The average price for AZERI LT was $49.59 per barrel on October 19-23 or $2.36 per barrel less than the previous week. The average price for Urals (Ex-Novo) exported from Azerbaijan via the Novorossiysk port stood at $44.77 per barrel or $2.23 per barrel less than the previous week.

Turkmenistan has the best indices, as the IMF forecasts that the breakeven oil prices for Turkmenistan will exceed $40 per barrel in 2016. The forecast for 2015 is $45 per barrel, while it stood at $50 per barrel in 2014.

Countercyclical fiscal policies have helped many CCA countries mitigate the slowdown in economic activity in 2015, according to the IMF.

“ Fiscal deficits were allowed to rise in most of them, as overall expenditure (particularly from public investment) increased or held steady, while revenue contracted from lower oil prices in oil exporters and weaker economic activity across the region.

Azerbaijan and Turkmenistan are exceptions, with projected declines in public spending in 2015, as these countries have already started to consolidate their non-oil fiscal positions in response to lower oil prices.
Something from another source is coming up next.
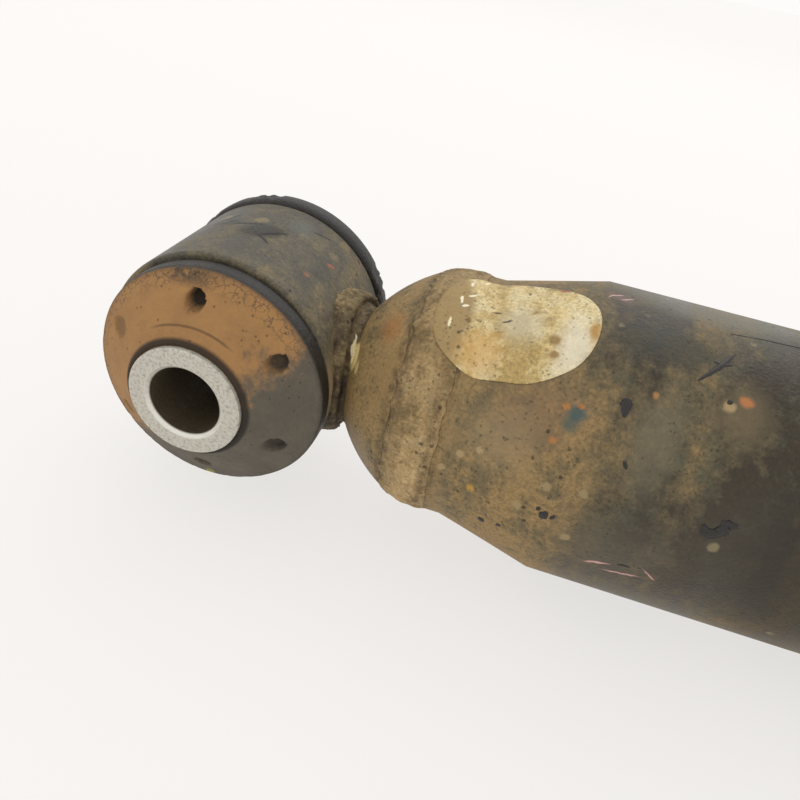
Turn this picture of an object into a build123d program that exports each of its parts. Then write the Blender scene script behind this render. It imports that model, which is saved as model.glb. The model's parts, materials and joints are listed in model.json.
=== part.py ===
from build123d import *
from math import cos, radians, sin
import os

# Rear shock absorber: a gas-charged twin-tube damper with a rubber-bushed eye at each end.
#
# Frame, in millimetres: the origin is the centre of the lower eye, +X runs along the damper
# towards the upper eye, +Y along the lower eye's bore, and +Z up. The damper is drawn at its
# full length, with the rod out against its rebound stop.

os.makedirs("parts", exist_ok=True)

# ---- driving dimensions -------------------------------------------------------------------
LENGTH = 510.0            # eye centre to eye centre, rod fully out
STROKE = 155.0            # rod travel

# eye bush, the same at both ends
BORE_R = 7.1              # bore for an M14 bolt
SLEEVE_R = 11.25
SLEEVE_HALF = 30.0
SLEEVE_CHAMFER = 0.7
RING_R = 24.1
RING_WALL = 3.0
RING_HALF = 15.9
RING_ROUND = 0.8          # rounding of the ring's outer edges
BACK_LIP_R = 24.9         # rubber lip on the +Y side, proud of the steel ring
FRONT_LIP_R = 23.6        # rubber lip on the -Y side, just inside it
LIP_FACE = 20.8           # distance of either lip's face from the middle of the eye
COLLAR_R = 12.4           # rubber collar that hugs the sleeve
COLLAR_END = 28.9
DIMPLE_R = 1.75
DIMPLE_CIRCLE_R = 18.2
DIMPLE_FIRST = 33.0       # degrees from the damper's axis
BOND_GAP = 0.05           # running clearance between rubber and sleeve

# neck between an eye and its cap
STUB_R = 12.3
STUB_END = 26.0           # distance of the stub's end from the eye's centre
STUB_FILLET = 4.0

# base cap, weld and reservoir tube
CAP_START_R = 13.0
CAP_MID = (31.2, 19.1)
JOINT_X = 41.5            # where cap and tube meet under the weld
NECK_R = 25.05
NECK_END = 50.2
CONE_END = 69.8
TUBE_R = 30.0
TUBE_WALL = 2.0
WELD_START = (37.2, 23.35)
WELD_CROWN = (42.0, 25.05)
WELD_END = (46.6, 25.15)
WELD_DEPTH = 1.4

# blank weathered label on the neck
LABEL_MIDDLE = 54.4
LABEL_HALF_LENGTH = 14.9
LABEL_HALF_WIDTH = 12.4
LABEL_ANGLE = 67.5        # degrees round from -Y towards +Z
LABEL_THICK = 0.15

# pressure tube and base valve
BARREL_R = 20.0           # inside radius
BARREL_WALL = 1.5
SEAT_X = 40.0             # the shoulder in the cap that the base valve sits on
SEAT_R = 19.0             # inner edge of that shoulder
RIM_R = 22.0              # room round the base valve's rim
POCKET_X = 32.0           # floor of the oil pocket under the valve
POCKET_R = 12.0
POCKET_TAPER_X = 37.0
PIN_R = 3.0               # rivet through the base valve
BASE_LIFT = 1.2           # travel of the base check plate
CHECK_THICK = 0.8

# rod, piston and guide
ROD_R = 9.0
TAIL_R = 6.0              # rod's reduced end that carries the piston
STACK_END = 56.5          # top of the base valve's rivet, which the piston nut must clear
PISTON_STACK = 59.0       # nut end to the top of the rebound stop
GUIDE_X = STACK_END + STROKE + PISTON_STACK
RUN_FIT = 0.03            # running clearance of rod, guide and piston ring
PISTON_LIFT = 1.2
REBOUND_LIFT = 0.8

# dust tube and its cap
DUST_R = 34.0
DUST_WALL = 1.5
ROD_IN_STUB = 1.4         # how far the rod reaches into the upper stub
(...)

Revenue gains from exchange rate adjustments also helped these countries, along with Kazakhstan, to reduce the necessary fiscal adjustment.”

Azerbaijan, an important oil and natural gas supplier in the Caspian Sea, recorded a decrease in the prices of its oil since mid 2014. Azerbaijan's state oil fund SOFAZ has recently announced that it expects its budget for 2015 to be deficit-ridden due to the long decline in world oil prices.
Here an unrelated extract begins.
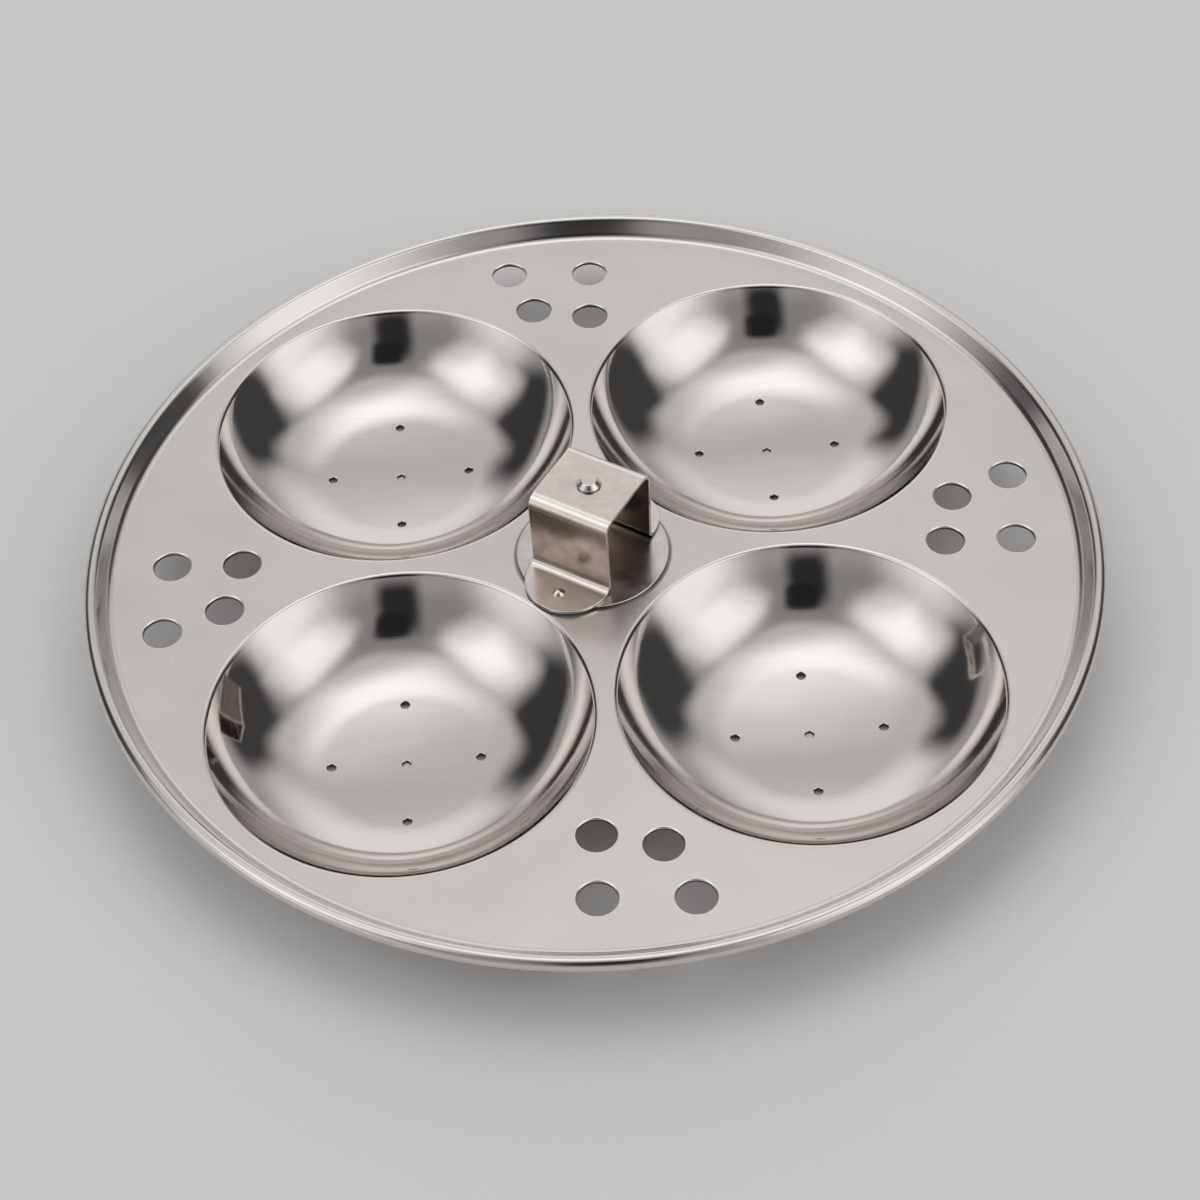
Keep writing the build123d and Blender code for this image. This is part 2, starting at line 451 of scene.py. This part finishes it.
def build_rivets():
    """The two domed rivets through the strap's feet, with their tails under the sheet."""
    skin = Skin()
    ball = (RIVET_HEAD_RADIUS**2 + RIVET_HEAD_HEIGHT**2) / (2 * RIVET_HEAD_HEIGHT)
    lean = math.asin(RIVET_HEAD_RADIUS / ball)
    ball_centre = (0.0, FOOT_TOP + RIVET_HEAD_HEIGHT - ball)
    dome = arc(ball_centre, ball, math.pi / 2, math.pi / 2 - lean, RIVET_DOME_STEPS)
    under = SHEET_TOP - SHEET
    corners = [
        (RIVET_HEAD_RADIUS, FOOT_TOP),
        (RIVET_SHANK_RADIUS, FOOT_TOP),
        (RIVET_SHANK_RADIUS, under),
        (RIVET_TAIL_RADIUS, under),
        (RIVET_TAIL_RADIUS, under - RIVET_TAIL_HEIGHT),
        (0.0, under - RIVET_TAIL_HEIGHT),
    ]
    rows = dome + outline(corners, [0.0, 0.0, 0.0, RIVET_TAIL_ROUND])
    for side in (-1, 1):
        centre = (
            side * RIVET_OFFSET * math.cos(STRAP_TURN),
            side * RIVET_OFFSET * math.sin(STRAP_TURN),
        )
        lathe(skin, rows, centre, RIVET_STEPS)
    return skin.build("rivets_fine")


plate = build_plate()
button = build_button()
rivets = build_rivets()
for piece, node, slot in (
    (plate, "idli_plate", "polished_sheet"),
    (button, "locating_button", "turned_steel"),
    (rivets, "foot_rivets", "turned_steel"),
):
    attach(piece, "root")
    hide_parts(node)


class Nodes:
    """A short way to write node trees."""

    def __init__(self, tree):
        self.tree = tree

    def make(self, kind, inputs=None, **settings):
        """A node with its settings, and its inputs set to values or linked from sockets."""
        node = self.tree.nodes.new(kind)
        for name, value in settings.items():
            setattr(node, name, value)
        for key, value in (inputs or {}).items():
            if isinstance(value, bpy.types.NodeSocket):
                self.tree.links.new(value, node.inputs[key])
            else:
                node.inputs[key].default_value = value
        return node

    def math(self, operation, *values):
        """A maths node's result."""
        return self.make("ShaderNodeMath", dict(enumerate(values)), operation=operation).outputs[0]

    def vector(self, operation, *values):
        """A vector maths node, whose output is picked by the caller."""
        return self.make("ShaderNodeVectorMath", dict(enumerate(values)), operation=operation)

    def noise(self, place, scale, detail=2.0, roughness=0.5):
        """Noise from 0 to 1 at a place."""
        inputs = {"Vector": place, "Scale": scale, "Detail": detail, "Roughness": roughness}
        return self.make("ShaderNodeTexNoise", inputs).outputs["Fac"]

    def ramp(self, value, low, high, start, end, smooth=False):
        """value from low..high mapped to start..end."""
        inputs = {0: value, 1: low, 2: high, 3: start, 4: end}
        kind = "SMOOTHSTEP" if smooth else "LINEAR"
        return self.make("ShaderNodeMapRange", inputs, interpolation_type=kind).outputs[0]

    def mix(self, factor, a, b):
        """Two colours mixed."""
        node = self.make("ShaderNodeMix", {0: factor, 6: a, 7: b}, data_type="RGBA")
        return node.outputs[2]

    def blend(self, factor, a, b):
        """Two values mixed."""
        return self.make("ShaderNodeMix", {0: factor, 2: a, 3: b}).outputs[0]

    def height_of(self, vector):
        """A vector's upward part."""
        return self.make("ShaderNodeSeparateXYZ", {0: vector}).outputs[2]

    def reach(self, a, b):
        """The length of a plan vector from its two parts."""
        squares = self.math("ADD", self.math("POWER", a, 2.0), self.math("POWER", b, 2.0))
        return self.math("SQRT", squares)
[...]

SOFAZ told Trend last week that while drawing up the fund's budget for 2015, the basic parameters of the state budget were taken as a basis and the expected oil price was set at $90 per barrel.

"Taking into account an oil price of $50 per barrel, SOFAZ’s total income, including the proceeds from the sale of oil and gas are predicted at 7.4 billion manats [$7.05 billion] until late 2015, which is 28 percent less than SOFAZ’s income approved for this year," SOFAZ said.

The assets of SOFAZ, which is in charge of accumulating and managing the country's oil and gas revenues, decreased by 6.38 percent compared to early 2015 to $34.74 billion as of October 1.

Azerbaijan relies on oil for over 60 percent of its state revenue and 92 percent of export earnings. Azerbaijan based its 2014 budget on an oil price of $100 a barrel and in the 2015 budget, the oil price was set at the maximum price - $90 per barrel.

However, the government made a drastic cut in its 2016 budget revenue forecast, forming it at the oil price at $50 per barrel and an exchange rate of 1.05 Azerbaijani manat to the U.S. dollar.